A Irmandade Islâmica (apesar das fações, das lutas e dos desvios e leituras do Corão, da corrupção e da aliciação pelo regime) foi organizando este descontentamento a seu favor, apesar de o Egito, pela sua história e pela sua geografia, ser o maior dos países árabes que diz que não é árabe, é faraó. Faraós muçulmanos. Árabes são os beduínos, as tribos da areia. Entre a fome e a repressão, a Irmandade foi acudindo socialmente, recrutando. Não se sabe o seu poder real. Mubarak ia sendo sustentado ao ritmo de 1300 milhões de dólares por ano pelo amigo americano. A paz no Médio Oriente sai caríssima.
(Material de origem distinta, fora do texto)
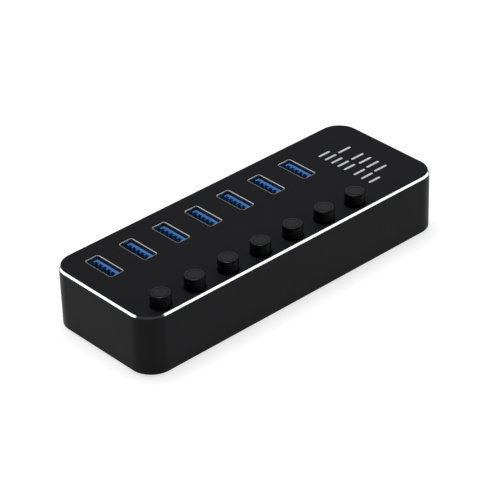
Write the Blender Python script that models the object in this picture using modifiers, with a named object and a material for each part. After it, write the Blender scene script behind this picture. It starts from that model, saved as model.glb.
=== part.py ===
"""A USB hub with seven sockets on top, each with its own push switch, as an assembly of parts.

Units are metres. +X runs along the case to the end that holds the upstream socket and the power jack, -Y is
the side with the buttons, and +Z is up. The origin is under the middle of the case, on the plane that the
rubber feet stand on.
"""

import math

import bmesh
import bpy
from mathutils import Matrix

# Case. Its length follows from the row of sockets and the bay behind it.
SOCKET_COUNT = 7
SOCKET_PITCH = 0.01388
END_TO_FIRST_SOCKET = 0.01175  # plain end of the case to the middle of socket 1
LAST_SOCKET_TO_END = 0.03297  # middle of the last socket to the end with the connectors
CASE_WIDTH = 0.0472
CASE_HEIGHT = 0.0212
CASE_LENGTH = END_TO_FIRST_SOCKET + (SOCKET_COUNT - 1) * SOCKET_PITCH + LAST_SOCKET_TO_END
CORNER_RADIUS = 0.0079
RIM_CHAMFER = 0.00055  # the bright cut round the top face
BASE_FILLET = 0.0002
SIDE_WALL = 0.0013
TOP_WALL = 0.0015
PART_GAP = 0.0003  # left between pieces that touch

# Sockets on top: the opening of a type A socket, with the tongue nearer to the +X wall.
SOCKET_ROW_TO_BACK = 0.01325  # back of the case to the middle of the row
SOCKET_OPENING_LENGTH = 0.0125
SOCKET_OPENING_WIDTH = 0.00512
SOCKET_SHEET = 0.0003
SOCKET_CORNER = 0.0006
SOCKET_RECESS = 0.0001  # mouth of a socket under the top face
SOCKET_HOLE_GAP = 0.0002
TONGUE_LENGTH = 0.0111
TONGUE_THICKNESS = 0.00184
TONGUE_TO_SHEET = 0.00072
TONGUE_RECESS = 0.00085
TONGUE_BASE_HEIGHT = 0.0035

# Buttons and the latching switches under them.
BUTTON_RADIUS = 0.0034
BUTTON_RISE = 0.0044  # top of a raised button over the top face
BUTTON_ROW_SHIFT = -0.00155  # each button sits this far along X from its socket
BUTTON_TO_WALL = 0.0004
BUTTON_HOLE_GAP = 0.00018
BUTTON_EDGE = 0.00045
BUTTON_TRAVEL = 0.0022
SWITCH_SIDE = 0.0058
SWITCH_WALL = 0.0008
SWITCH_ROOF = 0.0009
STEM_RADIUS = 0.0012
STEM_IN_CAP = 0.0050
FLANGE_RADIUS = 0.0018
FLANGE_HEIGHT = 0.0008
SPRING_WIRE = 0.0003
SPRING_RADIUS = 0.0012
SPRING_TURNS = 4
SPRING_CLOSED_HEIGHT = SPRING_TURNS * SPRING_WIRE + 0.0004

# Underside: cover, its posts, the feet and the screws.
FOOT_RISE = 0.0008  # how far a foot stands out of the cover
FOOT_RADIUS = 0.0042
FOOT_SEAT = 0.0005  # depth of the recess that holds a foot
FOOT_FROM_END = 0.0180
FOOT_FROM_SIDE = 0.0090
COVER_THICKNESS = 0.0016
COVER_GAP = 0.00025
POST_HEIGHT = 0.0020
POST_RADIUS = 0.0017
PEG_RADIUS = 0.0008
BOSS_RADIUS = 0.0022
BOSS_TO_BUTTON = 0.0003  # along the plain end, where a boss stands beside the button row
BOSS_ANGLE = math.radians(20)  # at the other end, seen from the middle of the rounded corner
SCREW_LAND = 0.0008  # cover left outside a screw's seat
SCREW_RADIUS = 0.0009
SCREW_HEAD_RADIUS = 0.0017
SCREW_HEAD_HEIGHT = 0.0007
SCREW_LENGTH = 0.0070
SCREW_GAP = 0.00025

# Circuit board and what stands on it.
BOARD_THICKNESS = 0.0016
BOARD_GAP = 0.0006
CHIP_SIDE = 0.0100
CHIP_HEIGHT = 0.0009
CRYSTAL_LENGTH = 0.0110
CRYSTAL_WIDTH = 0.0046
CRYSTAL_HEIGHT = 0.0034
CAPACITOR_RADIUS = 0.00315
CAPACITOR_HEIGHT = 0.0070

# Connectors on the end of the case.
UPSTREAM_WIDTH = 0.0120
UPSTREAM_HEIGHT = 0.0106
UPSTREAM_DEPTH = 0.0170
UPSTREAM_SHEET = 0.0003
UPSTREAM_RECESS = 0.0003
PLUG_WIDTH = 0.0086  # opening for the wide lower part of the plug
PLUG_HEIGHT = 0.0052
PLUG_TOP_WIDTH = 0.0066  # opening for the narrower upper part
PLUG_TOP_HEIGHT = 0.0040
PLUG_DEPTH = 0.0095
PLUG_TONGUE_WIDTH = 0.0056
PLUG_TONGUE_HEIGHT = 0.0022
JACK_WIDTH = 0.0090
JACK_HEIGHT = 0.0095
JACK_DEPTH = 0.0140
JACK_BORE_RADIUS = 0.00315
JACK_BORE_DEPTH = 0.0095
JACK_PIN_RADIUS = 0.0010
JACK_HOLE_RADIUS = 0.0037

# Facets of the round shapes.
CORNER_STEPS = 10
SMALL_CORNER_STEPS = 3
ROUND_STEPS = 28
SMALL_ROUND_STEPS = 16
SPRING_STEPS = 8  # points to a turn

# Heights and places that follow from the sizes above.
CASE_BOTTOM = FOOT_RISE
CASE_TOP = CASE_BOTTOM + CASE_HEIGHT
ROOF_UNDERSIDE = CASE_TOP - TOP_WALL
COVER_TOP = CASE_BOTTOM + COVER_THICKNESS
BOARD_BOTTOM = COVER_TOP + POST_HEIGHT
BOARD_TOP = BOARD_BOTTOM + BOARD_THICKNESS
PARTS_BASE = BOARD_TOP + PART_GAP
INNER_RADIUS = CORNER_RADIUS - SIDE_WALL
END_FACE_X = CASE_LENGTH / 2
END_WALL_X = END_FACE_X - SIDE_WALL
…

Qualquer transição no Egito terá de ter a Irmandade Islâmica no meio, como um pedregulho no salão, e Israel sabe isto melhor do que ninguém. Dizem que é minoritária, talvez, nas ruas civilizadas do Cairo. A situação no Egito é potencialmente explosiva. Não me parece que o cosmopolita Baradei consiga ser o homem-forte que os egípcios querem e provavelmente precisam e sempre tiveram, desde Ramsés. Do pan-arabismo e nacionalismo de Nasser à Irmandade percorreu-se um caminho, com os militares vigiando. Neles repousa a responsabilidade da ordem, e a americanização dos oficiais é favorável à transição. Mubarak, com a sua feroz perseguição e liquidação de extremistas e moderados, criou vácuo político e ignorância ideológica. A casa de Mubarak cai. E isto começa por ser um instante sentimental de alegria. Um instante que muda todo o Médio Oriente.